▶ [Goal]
Below are some records: retype them all exactly, but not the pictures.

---- Raw records

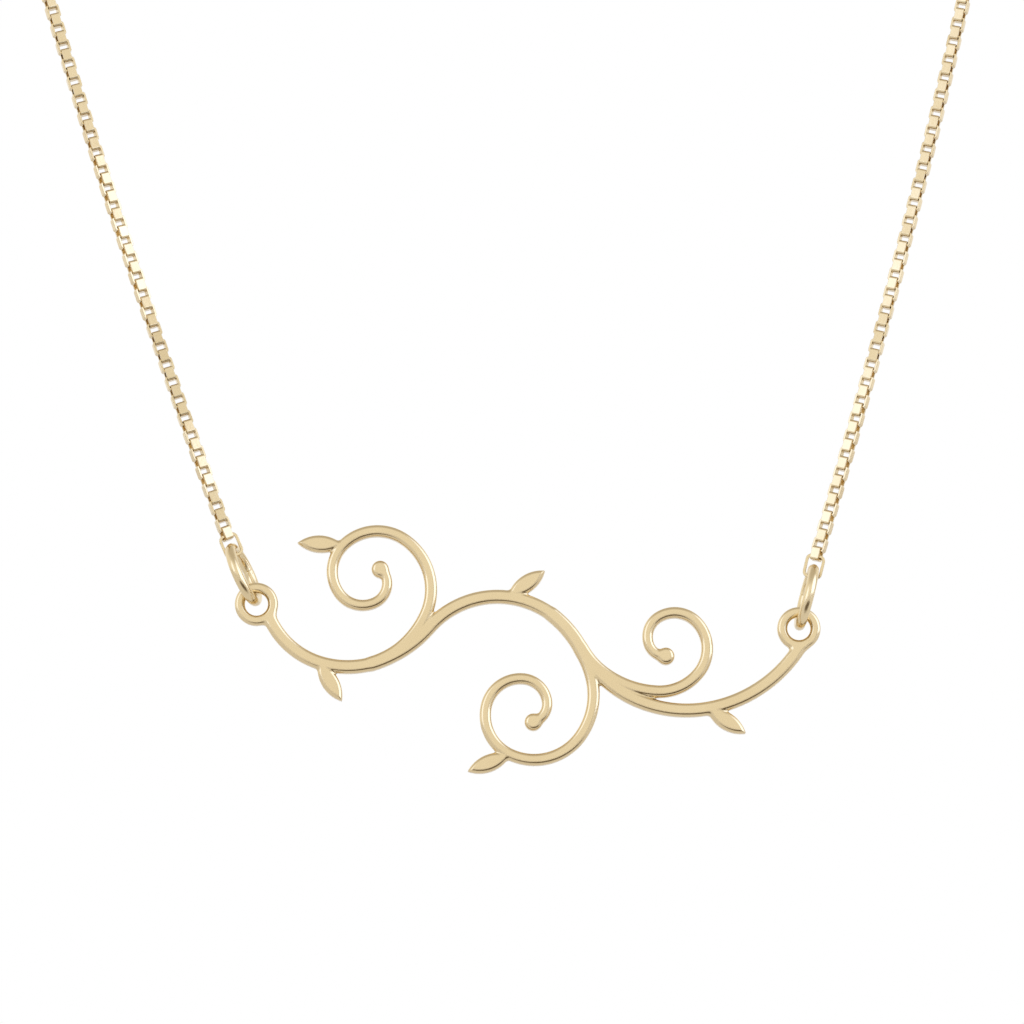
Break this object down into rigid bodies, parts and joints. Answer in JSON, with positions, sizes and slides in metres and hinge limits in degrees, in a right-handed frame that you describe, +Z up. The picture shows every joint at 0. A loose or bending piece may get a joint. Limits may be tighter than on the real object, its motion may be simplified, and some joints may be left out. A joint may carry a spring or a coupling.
{
  "type": "nameplate necklace",
  "caption": "Gold-tone necklace with a pierced scrolling flourish plate hung between two box chains, shown hanging with its clasp closed.",
  "frame": {"origin": "the nape: the middle of the closed clasp at the top of the loop, where the necklace is carried", "axes": "+Z up, the plate's face looks along -Y, +X to the viewer's right"},
  "size_m": [0.097, 0.1017, 0.1365],
  "materials": {
    "plate": "satin-polished pale gold plating",
    "rings": "polished pale gold plating",
    "chain": "polished pale gold plating",
    "clasp": "polished pale gold plating"
  },
  "bodies": {
    "necklace": {"left_jump_ring": "rings", "right_jump_ring": "rings", "left_end_link": "rings", "right_end_link": "rings", "left_chain": "chain", "right_chain": "chain", "left_top_link": "rings", "right_top_link": "rings", "clasp_loop": "rings", "clasp": "clasp", "end_ring": "rings"},
    "nameplate": {"nameplate": "plate"}
  },
  "joints": [
    {"name": "nameplate_swing", "type": "hinge", "parent": "necklace", "child": "nameplate", "pos_m": [0.00381, -0.09631, -0.12261], "axis": [0.9991, 0, -0.0429], "range_deg": [-40, 40]}
  ]
}
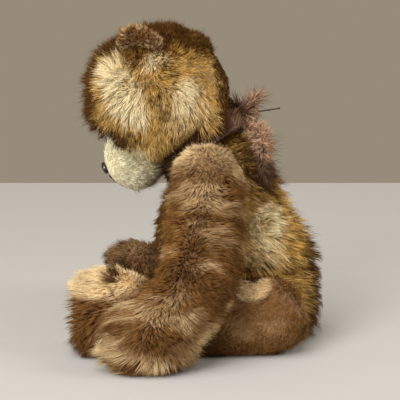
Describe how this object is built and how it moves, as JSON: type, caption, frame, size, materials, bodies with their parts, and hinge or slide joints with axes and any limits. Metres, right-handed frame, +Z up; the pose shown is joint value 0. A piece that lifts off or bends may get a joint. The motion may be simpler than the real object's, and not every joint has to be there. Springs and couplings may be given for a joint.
{
  "type": "stuffed monkey",
  "caption": "Seated plush monkey with long tipped fur, a furry scarf and a disc-jointed head, arms and legs",
  "frame": {"origin": "middle of the flat seat, on the surface that the toy sits on", "axes": "+X to the toy's left, -Y the way it faces, +Z up"},
  "size_m": [0.3, 0.1899, 0.2582],
  "materials": {
    "long_fur": "matte",
    "short_plush": "matte",
    "cream_plush": "matte",
    "suede": "matte",
    "scarf_yarn": "matte",
    "filling": "matte",
    "calico": "matte",
    "hardboard": "matte",
    "zinc_steel": "satin",
    "black_plastic": "satin",
    "nose_black": "gloss",
    "stitching_thread": "matte",
    "eye_glass": "gloss"
  },
  "bodies": {
    "torso": {"torso_cover": "long_fur", "torso_stuffing": "filling", "seat_bead_bag": "calico", "neck_torso_disc": "hardboard", "left_shoulder_torso_disc": "hardboard", "right_shoulder_torso_disc": "hardboard", "left_hip_torso_disc": "hardboard", "right_hip_torso_disc": "hardboard", "torso_joint_washers": "zinc_steel", "torso_lock_nuts": "zinc_steel", "scarf_band": "scarf_yarn", "scarf_knot": "scarf_yarn", "scarf_long_end": "scarf_yarn", "scarf_short_end": "scarf_yarn", "tag_pin": "black_plastic"},
    "head": {"head_cover": "long_fur", "head_stuffing": "filling", "muzzle_cover": "cream_plush", "muzzle_stuffing": "filling", "nose": "nose_black", "mouth_stitching": "stitching_thread", "left_eye": "eye_glass", "right_eye": "eye_glass", "eye_washers": "black_plastic", "left_ear": "short_plush", "right_ear": "short_plush", "neck_head_disc": "hardboard", "neck_head_washer": "zinc_steel", "neck_bolt": "zinc_steel"},
    "left_arm": {"left_upper_arm_cover": "short_plush", "left_forearm_cover": "short_plush", "left_paw_cover": "short_plush", "left_arm_stuffing": "filling", "left_shoulder_arm_disc": "hardboard", "left_shoulder_arm_washer": "zinc_steel", "left_shoulder_bolt": "zinc_steel"},
    "left_leg": {"left_leg_cover": "short_plush", "left_leg_stuffing": "filling", "left_foot_pad": "suede", "left_hip_leg_disc": "hardboard", "left_hip_leg_washer": "zinc_steel", "left_hip_bolt": "zinc_steel"},
    "right_arm": {"right_upper_arm_cover": "short_plush", "right_forearm_cover": "short_plush", "right_paw_cover": "short_plush", "right_arm_stuffing": "filling", "right_shoulder_arm_disc": "hardboard", "right_shoulder_arm_washer": "zinc_steel", "right_shoulder_bolt": "zinc_steel"},
    "right_leg": {"right_leg_cover": "short_plush", "right_leg_stuffing": "filling", "right_foot_pad": "suede", "right_hip_leg_disc": "hardboard", "right_hip_leg_washer": "zinc_steel", "right_hip_bolt": "zinc_steel"}
  },
  "joints": [
    {"name": "neck_turn", "type": "hinge", "parent": "torso", "child": "head", "pos_m": [0, -0.0285, 0.163], "axis": [0, -0.6401, 0.7683], "range_deg": [-45, 45]},
    {"name": "left_shoulder_swing", "type": "hinge", "parent": "torso", "child": "left_arm", "pos_m": [0.0475, -0.025, 0.13], "axis": [1, 0, 0], "range_deg": [-120, 30]},
    {"name": "right_shoulder_swing", "type": "hinge", "parent": "torso", "child": "right_arm", "pos_m": [-0.0475, -0.025, 0.13], "axis": [1, 0, 0], "range_deg": [-120, 30]},
    {"name": "left_hip_swing", "type": "hinge", "parent": "torso", "child": "left_leg", "pos_m": [0.0475, 0.024, 0.03], "axis": [1, 0, 0], "range_deg": [0, 90]},
    {"name": "right_hip_swing", "type": "hinge", "parent": "torso", "child": "right_leg", "pos_m": [-0.0475, 0.024, 0.03], "axis": [1, 0, 0], "range_deg": [0, 90]}
  ]
}
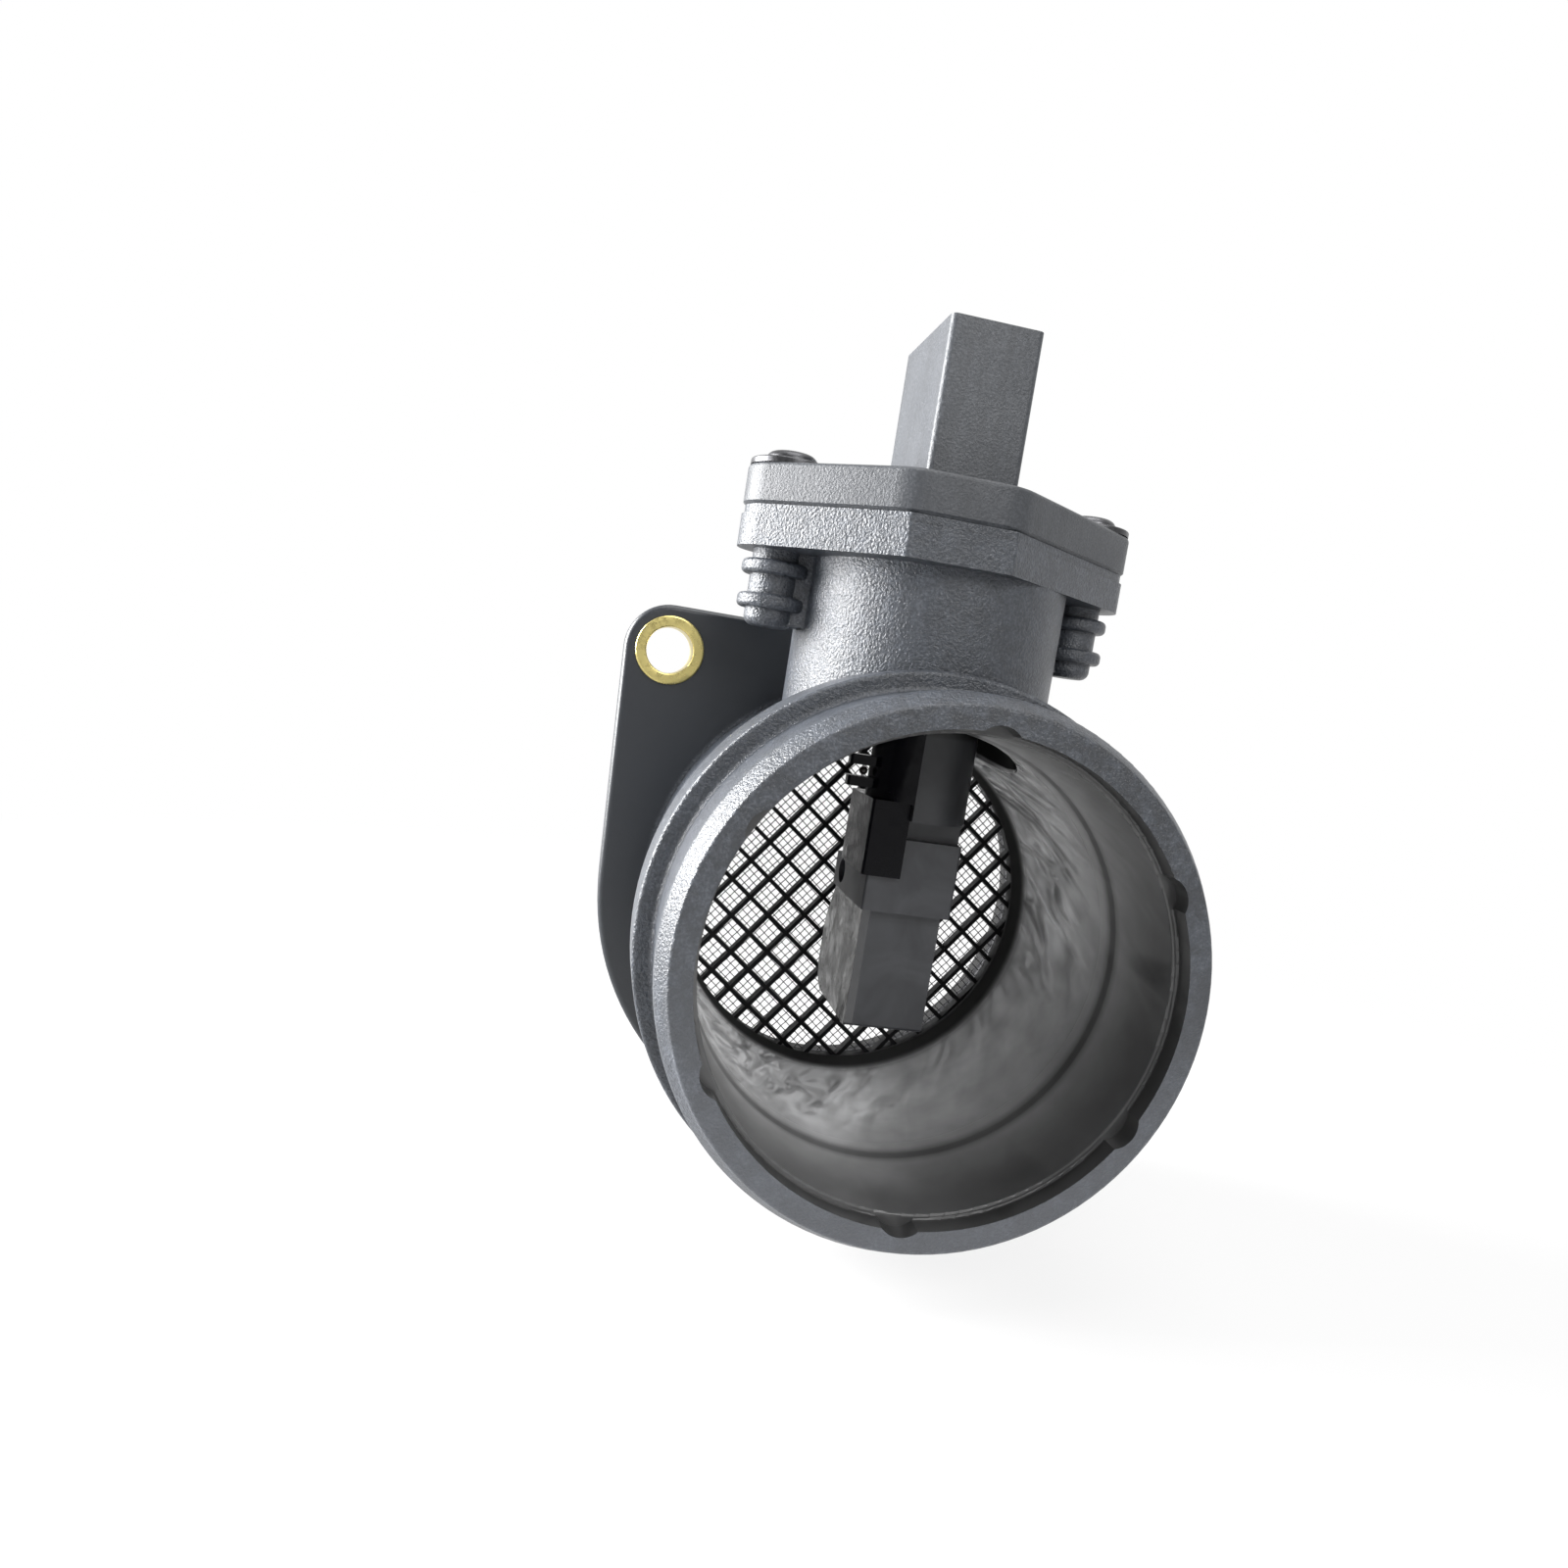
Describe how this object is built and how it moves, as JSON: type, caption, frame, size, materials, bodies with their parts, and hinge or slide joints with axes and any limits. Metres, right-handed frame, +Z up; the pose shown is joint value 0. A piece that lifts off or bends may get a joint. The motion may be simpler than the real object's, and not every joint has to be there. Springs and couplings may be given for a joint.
{
  "type": "mass air flow sensor",
  "caption": "Mass air flow sensor: a round flanged air duct with a plug-in hot-film sensor, a flow grid with a wire screen, and an upright electrical connector.",
  "frame": {"origin": "on the duct's axis, in the flange face that seats on the air filter box", "axes": "+Y along the duct from the hose end to the end that enters the air filter box, against the engine's air flow; +Z up along the neck and the connector"},
  "size_m": [0.0854, 0.07, 0.1263],
  "materials": {
    "housing_plastic": "fine grained dark grey moulding",
    "sensor_plastic": "fine grained dark grey moulding",
    "cover_plastic": "glossy black",
    "grid_plastic": "satin black",
    "screen_steel": "bare drawn wire",
    "spring_steel": "bright spring steel",
    "seal_rubber": "satin black rubber",
    "bush_brass": "turned, slightly dulled",
    "terminal_brass": "tin plated",
    "screw_steel": "dark zinc plate",
    "aluminium_plate": "plain rolled",
    "board_ceramic": "unglazed ceramic",
    "chip_package": "moulded black",
    "chip_glass": "polished",
    "bead_glass": "glazed bead",
    "lead_steel": "tinned wire"
  },
  "bodies": {
    "root": {"housing": "housing_plastic", "sensor_body": "sensor_plastic", "channel_cover": "sensor_plastic", "electronics_cover": "cover_plastic", "base_plate": "aluminium_plate", "circuit_board": "board_ceramic", "signal_processor": "chip_package", "sensor_holder": "chip_package", "hot_film_chip": "chip_glass", "temperature_bead": "bead_glass", "temperature_lead_upper": "lead_steel", "temperature_lead_lower": "lead_steel", "plug_seal": "seal_rubber", "inlet_seal": "seal_rubber", "flow_grid": "grid_plastic", "wire_screen": "screen_steel", "retaining_ring": "spring_steel", "flange_bush_upper": "bush_brass", "flange_bush_lower": "bush_brass", "screw_left": "screw_steel", "screw_right": "screw_steel", "terminal_pin_1": "terminal_brass", "terminal_pin_2": "terminal_brass", "terminal_pin_3": "terminal_brass", "terminal_pin_4": "terminal_brass", "terminal_pin_5": "terminal_brass"}
  },
  "joints": []
}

--------

▶ [Solution for this exercise]
Break this object down into rigid bodies, parts and joints. Answer in JSON, with positions, sizes and slides in metres and hinge limits in degrees, in a right-handed frame that you describe, +Z up. The picture shows every joint at 0. A loose or bending piece may get a joint. Limits may be tighter than on the real object, its motion may be simplified, and some joints may be left out. A joint may carry a spring or a coupling.
{
  "type": "nameplate necklace",
  "caption": "Gold-tone necklace with a pierced scrolling flourish plate hung between two box chains, shown hanging with its clasp closed.",
  "frame": {"origin": "the nape: the middle of the closed clasp at the top of the loop, where the necklace is carried", "axes": "+Z up, the plate's face looks along -Y, +X to the viewer's right"},
  "size_m": [0.097, 0.1017, 0.1365],
  "materials": {
    "plate": "satin-polished pale gold plating",
    "rings": "polished pale gold plating",
    "chain": "polished pale gold plating",
    "clasp": "polished pale gold plating"
  },
  "bodies": {
    "necklace": {"left_jump_ring": "rings", "right_jump_ring": "rings", "left_end_link": "rings", "right_end_link": "rings", "left_chain": "chain", "right_chain": "chain", "left_top_link": "rings", "right_top_link": "rings", "clasp_loop": "rings", "clasp": "clasp", "end_ring": "rings"},
    "nameplate": {"nameplate": "plate"}
  },
  "joints": [
    {"name": "nameplate_swing", "type": "hinge", "parent": "necklace", "child": "nameplate", "pos_m": [0.00381, -0.09631, -0.12261], "axis": [0.9991, 0, -0.0429], "range_deg": [-40, 40]}
  ]
}
Describe how this object is built and how it moves, as JSON: type, caption, frame, size, materials, bodies with their parts, and hinge or slide joints with axes and any limits. Metres, right-handed frame, +Z up; the pose shown is joint value 0. A piece that lifts off or bends may get a joint. The motion may be simpler than the real object's, and not every joint has to be there. Springs and couplings may be given for a joint.
{
  "type": "stuffed monkey",
  "caption": "Seated plush monkey with long tipped fur, a furry scarf and a disc-jointed head, arms and legs",
  "frame": {"origin": "middle of the flat seat, on the surface that the toy sits on", "axes": "+X to the toy's left, -Y the way it faces, +Z up"},
  "size_m": [0.3, 0.1899, 0.2582],
  "materials": {
    "long_fur": "matte",
    "short_plush": "matte",
    "cream_plush": "matte",
    "suede": "matte",
    "scarf_yarn": "matte",
    "filling": "matte",
    "calico": "matte",
    "hardboard": "matte",
    "zinc_steel": "satin",
    "black_plastic": "satin",
    "nose_black": "gloss",
    "stitching_thread": "matte",
    "eye_glass": "gloss"
  },
  "bodies": {
    "torso": {"torso_cover": "long_fur", "torso_stuffing": "filling", "seat_bead_bag": "calico", "neck_torso_disc": "hardboard", "left_shoulder_torso_disc": "hardboard", "right_shoulder_torso_disc": "hardboard", "left_hip_torso_disc": "hardboard", "right_hip_torso_disc": "hardboard", "torso_joint_washers": "zinc_steel", "torso_lock_nuts": "zinc_steel", "scarf_band": "scarf_yarn", "scarf_knot": "scarf_yarn", "scarf_long_end": "scarf_yarn", "scarf_short_end": "scarf_yarn", "tag_pin": "black_plastic"},
    "head": {"head_cover": "long_fur", "head_stuffing": "filling", "muzzle_cover": "cream_plush", "muzzle_stuffing": "filling", "nose": "nose_black", "mouth_stitching": "stitching_thread", "left_eye": "eye_glass", "right_eye": "eye_glass", "eye_washers": "black_plastic", "left_ear": "short_plush", "right_ear": "short_plush", "neck_head_disc": "hardboard", "neck_head_washer": "zinc_steel", "neck_bolt": "zinc_steel"},
    "left_arm": {"left_upper_arm_cover": "short_plush", "left_forearm_cover": "short_plush", "left_paw_cover": "short_plush", "left_arm_stuffing": "filling", "left_shoulder_arm_disc": "hardboard", "left_shoulder_arm_washer": "zinc_steel", "left_shoulder_bolt": "zinc_steel"},
    "left_leg": {"left_leg_cover": "short_plush", "left_leg_stuffing": "filling", "left_foot_pad": "suede", "left_hip_leg_disc": "hardboard", "left_hip_leg_washer": "zinc_steel", "left_hip_bolt": "zinc_steel"},
    "right_arm": {"right_upper_arm_cover": "short_plush", "right_forearm_cover": "short_plush", "right_paw_cover": "short_plush", "right_arm_stuffing": "filling", "right_shoulder_arm_disc": "hardboard", "right_shoulder_arm_washer": "zinc_steel", "right_shoulder_bolt": "zinc_steel"},
    "right_leg": {"right_leg_cover": "short_plush", "right_leg_stuffing": "filling", "right_foot_pad": "suede", "right_hip_leg_disc": "hardboard", "right_hip_leg_washer": "zinc_steel", "right_hip_bolt": "zinc_steel"}
  },
  "joints": [
    {"name": "neck_turn", "type": "hinge", "parent": "torso", "child": "head", "pos_m": [0, -0.0285, 0.163], "axis": [0, -0.6401, 0.7683], "range_deg": [-45, 45]},
    {"name": "left_shoulder_swing", "type": "hinge", "parent": "torso", "child": "left_arm", "pos_m": [0.0475, -0.025, 0.13], "axis": [1, 0, 0], "range_deg": [-120, 30]},
    {"name": "right_shoulder_swing", "type": "hinge", "parent": "torso", "child": "right_arm", "pos_m": [-0.0475, -0.025, 0.13], "axis": [1, 0, 0], "range_deg": [-120, 30]},
    {"name": "left_hip_swing", "type": "hinge", "parent": "torso", "child": "left_leg", "pos_m": [0.0475, 0.024, 0.03], "axis": [1, 0, 0], "range_deg": [0, 90]},
    {"name": "right_hip_swing", "type": "hinge", "parent": "torso", "child": "right_leg", "pos_m": [-0.0475, 0.024, 0.03], "axis": [1, 0, 0], "range_deg": [0, 90]}
  ]
}
Describe how this object is built and how it moves, as JSON: type, caption, frame, size, materials, bodies with their parts, and hinge or slide joints with axes and any limits. Metres, right-handed frame, +Z up; the pose shown is joint value 0. A piece that lifts off or bends may get a joint. The motion may be simpler than the real object's, and not every joint has to be there. Springs and couplings may be given for a joint.
{
  "type": "mass air flow sensor",
  "caption": "Mass air flow sensor: a round flanged air duct with a plug-in hot-film sensor, a flow grid with a wire screen, and an upright electrical connector.",
  "frame": {"origin": "on the duct's axis, in the flange face that seats on the air filter box", "axes": "+Y along the duct from the hose end to the end that enters the air filter box, against the engine's air flow; +Z up along the neck and the connector"},
  "size_m": [0.0854, 0.07, 0.1263],
  "materials": {
    "housing_plastic": "fine grained dark grey moulding",
    "sensor_plastic": "fine grained dark grey moulding",
    "cover_plastic": "glossy black",
    "grid_plastic": "satin black",
    "screen_steel": "bare drawn wire",
    "spring_steel": "bright spring steel",
    "seal_rubber": "satin black rubber",
    "bush_brass": "turned, slightly dulled",
    "terminal_brass": "tin plated",
    "screw_steel": "dark zinc plate",
    "aluminium_plate": "plain rolled",
    "board_ceramic": "unglazed ceramic",
    "chip_package": "moulded black",
    "chip_glass": "polished",
    "bead_glass": "glazed bead",
    "lead_steel": "tinned wire"
  },
  "bodies": {
    "root": {"housing": "housing_plastic", "sensor_body": "sensor_plastic", "channel_cover": "sensor_plastic", "electronics_cover": "cover_plastic", "base_plate": "aluminium_plate", "circuit_board": "board_ceramic", "signal_processor": "chip_package", "sensor_holder": "chip_package", "hot_film_chip": "chip_glass", "temperature_bead": "bead_glass", "temperature_lead_upper": "lead_steel", "temperature_lead_lower": "lead_steel", "plug_seal": "seal_rubber", "inlet_seal": "seal_rubber", "flow_grid": "grid_plastic", "wire_screen": "screen_steel", "retaining_ring": "spring_steel", "flange_bush_upper": "bush_brass", "flange_bush_lower": "bush_brass", "screw_left": "screw_steel", "screw_right": "screw_steel", "terminal_pin_1": "terminal_brass", "terminal_pin_2": "terminal_brass", "terminal_pin_3": "terminal_brass", "terminal_pin_4": "terminal_brass", "terminal_pin_5": "terminal_brass"}
  },
  "joints": []
}